RDFa is an extension to HTML5 that helps you markup things like People, Places, 
Events, Recipes and Reviews. Search Engines and Web Services use this markup
to generate better search listings and give you better visibility on the Web,
so that people can find your website more easily.
        """@en;
   doap:description """
RDFa is an extension to HTML5 that helps you markup things like People, Places, 
Events, Recipes and Reviews. Search Engines and Web Services use this markup
to generate better search listings and give you better visibility on the Web,
so that people can find your website more easily.
        """@en;
   doap:homepage <>;
   doap:name "RDFa"@en;
   doap:shortdesc "The Resource Description Framework in Attributes"@en .

so it looks like semargle found one extra statement, namely

(http://rdfa.info/, http://www.w3.org/1999/xhtml/vocab#stylesheet, https://maxcdn.bootstrapcdn.com/bootstrap/3.3.7/css/bootstrap.min.css) [null],

which is fine with me.

bblfish commented 7 years ago

I don't seem to have the same luck with the NekoParser

import $ivy.`net.sourceforge.nekohtml:nekohtml:1.9.22`
val nekoParser = new org.cyberneko.html.parsers.SAXParser()
val attempt = Try{
  RdfaParser(_.setXmlReader(nekoParser)).parse(rdfa,"http://rdfa.info/")
}

which captures a `NullpointerException

attempt.get
java.lang.NullPointerException
  org.semarglproject.sesame.core.sink.SesameSink.convertNonLiteral(SesameSink.java:78)
  org.semarglproject.sesame.core.sink.SesameSink.addPlainLiteral(SesameSink.java:94)
bblfish commented 7 years ago

but if I set the RDF version to 1.1 then it works.

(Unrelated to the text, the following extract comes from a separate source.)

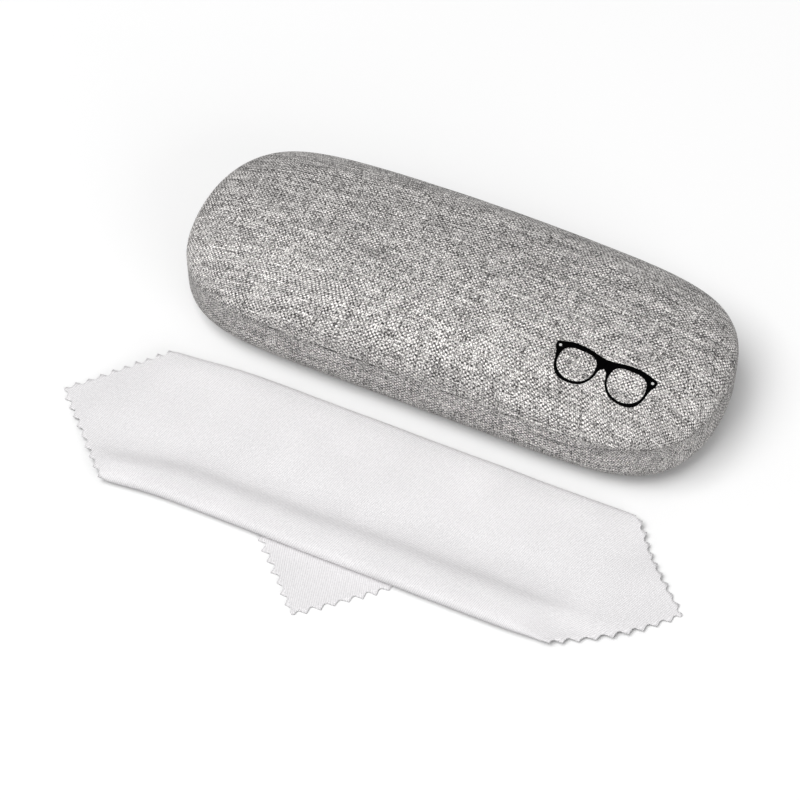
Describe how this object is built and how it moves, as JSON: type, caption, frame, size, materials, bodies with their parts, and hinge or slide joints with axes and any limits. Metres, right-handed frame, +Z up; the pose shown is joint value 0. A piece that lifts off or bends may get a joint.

import org.openrdf.rio.helpers.RDFaVersion
val attemptNK2 = Try(RdfaParser{p=>
       p.setXmlReader(nekoParser);
       p.setRdfaCompatibility(RDFaVersion.RDFA_1_1)
    }.parse(rdfa,"http://rdfa.info/"))

and we get 6 statements again.

Should the parsing not set the version? How is one meant to know from the outside which version to use?